Competitive Golf, Golf and Friendship

Queen of Hearts

If it had been Mardi Gras or the Macy’s parade or a home coming celebration, she would have been enthroned on a float. She would have had a crown upon her head and a banner slung diagonally across her chest proclaiming her sovereignty, and she would be graciously effecting the queen’s wave. Instead, she sat, ensconced at a luncheon table at the Ladies’ Golf Invitational. It was no less of an event to observe.

I could not help but be touched by the site of the attention heaped upon her. I was honored to merely sit and watch as my friend - an octogenarian and multi-time winner of numerous golf championships - held court that day.

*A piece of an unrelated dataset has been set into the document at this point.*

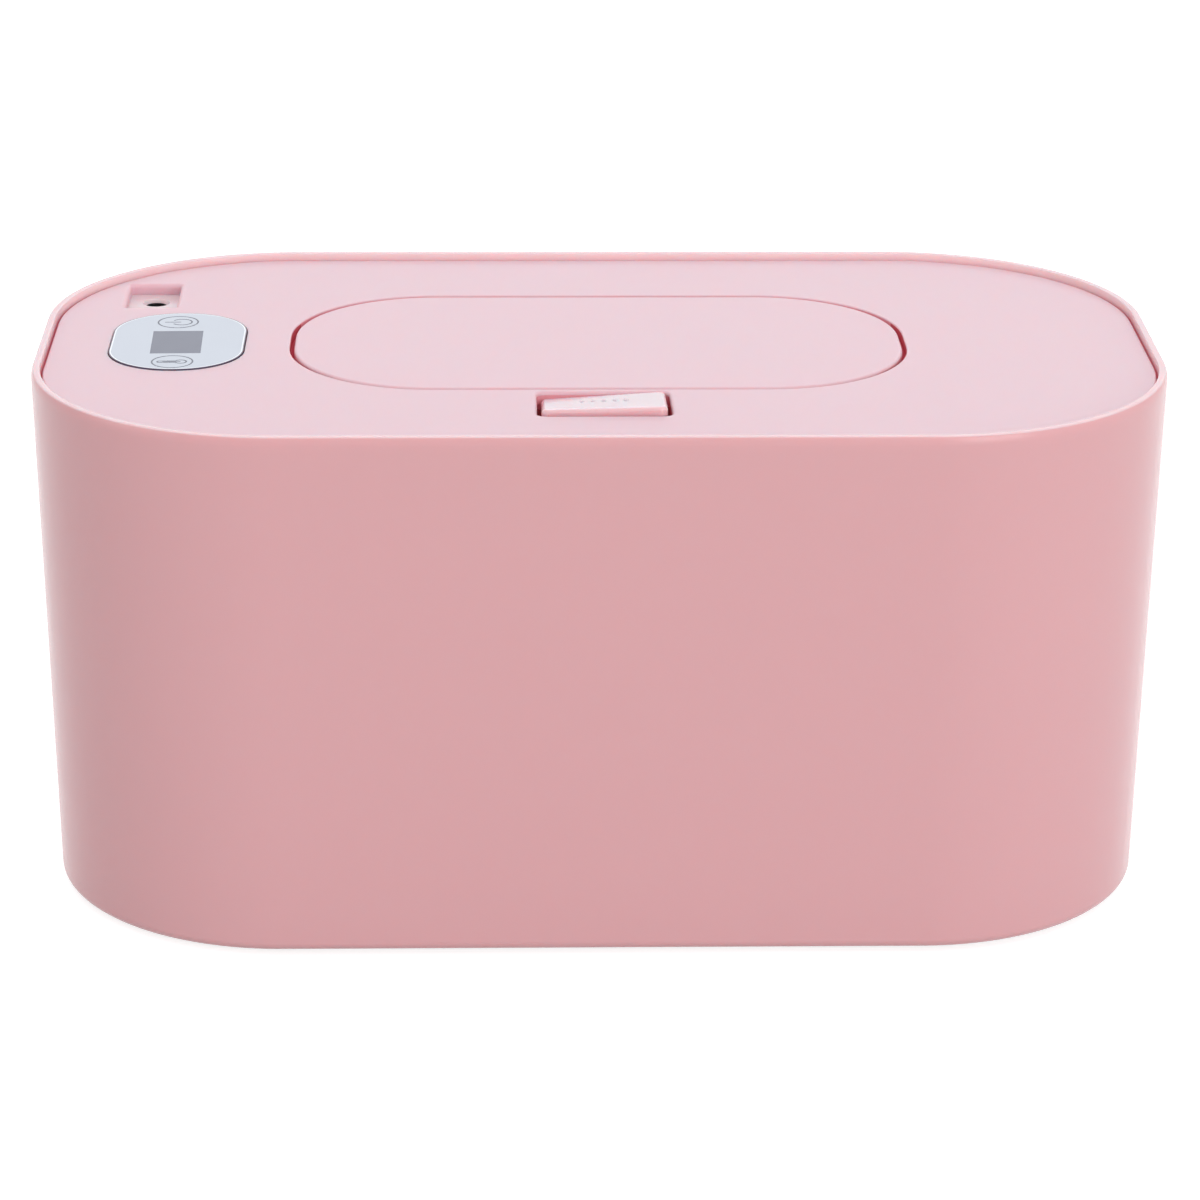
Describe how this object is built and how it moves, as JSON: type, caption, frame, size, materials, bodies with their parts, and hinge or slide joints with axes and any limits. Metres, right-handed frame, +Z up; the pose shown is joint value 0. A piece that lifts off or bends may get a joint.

While she sat at a great, round table in a room filled to capacity with area golfers, players milled about. Above the din, over and over again, someone would call her name and she’d look up and respond with a smile and wave. More than a few golfers made their way through the crowd to give her a warm embrace and fond hello. To each and every one, she would respond, “we’ll play someday soon.”

There are hardly enough days in anyone’s lifetime for her to play all the golf that was promised. Still, it is a fraction of the golf she has already played. Over the years, she had very likely played a round with nearly every golfer in the room that day. Certainly, there were few against whom she had competed and failed to emerge the victor at least once. There was so much admiration shown for her, no celebrity could ever have been more warmly met or more respected.

I did not know her at the peak of her game, but her golfing skills are legendary. These days, she moves a bit slower and her balls fly shorter and still she remains a competitor. Earlier that day, I had seen evidence of her competitive spirit, there at the Ladies’ Invitational four ball golf tournament.

The day had dawned wet and blustery with a tropical storm warning and worsening conditions on the horizon. Ladies arrived with rain gear and without, but few were devoid of complaints about the weather. My friend said not a word about the conditions, yet wore two hats, bore several jackets and rain pants so large I thought I gust of wind might inflate them and I’d watch her rise up and balloon down the fairway. She uttered not one word of complaint or pessimistic thought. She prepared only for the round to be played.

No sooner had we teed off then the heavens opened in earnest, a heavy soaking rain that came in torrents. Undeterred, or perhaps made more determined, I watched as my friend, her game face on, played so far below her current handicap that I could do little but smile with excitement for her, and nearly cry with the realization of the pure, true grit she was exhibiting under the current conditions. She demonstrated a caliber of play I had not witnessed from her since difficult personal circumstances had kept her from the course most of one summer a few years back, a state of affairs from which her game had never quite recovered.

She holed out each par with an imperceptible smile and moved as quickly as her aged legs would allow, on to the next hole. She was a sight to behold, three-plus decades older than myself, playing near perfect golf in the pouring rain.

Unfortunately, as the weather cleared, her streak came to an end. Not a crashing, horrific, the-wheels-are-falling-off end; that just doesn’t happen to my friend, not to a golf game honed as long and as well as hers. While her brilliance was still there, it settled to the familiar, burnished glow of a golf game polished by age and experience.

It was a long round for even the young and the strong; how exhausting it had been for a senior player of my friend’s age, I can’t imagine.

She and her partner finished one stroke out of the money, and though she said not one word, I know how disappointed in herself she felt. Few will really know how well she played that day. When I heralded her play on the front nine, she merely shrugged. Nine good holes was not enough for her; she wanted eighteen holes of championship level golf. She wanted the game that she knew she once possessed.

She was visibly tired, but stayed throughout the long scoring process and announcement of the winners – to show her support for others, she insisted, she could not leave, though others did. She has class, and character and charisma. She embodies all that a champion should be.

I count among my blessings each and every round of golf I play with her. I have always hoped to show her the best of my own golf game. I am thrilled to have had the privilege to see a little bit of hers.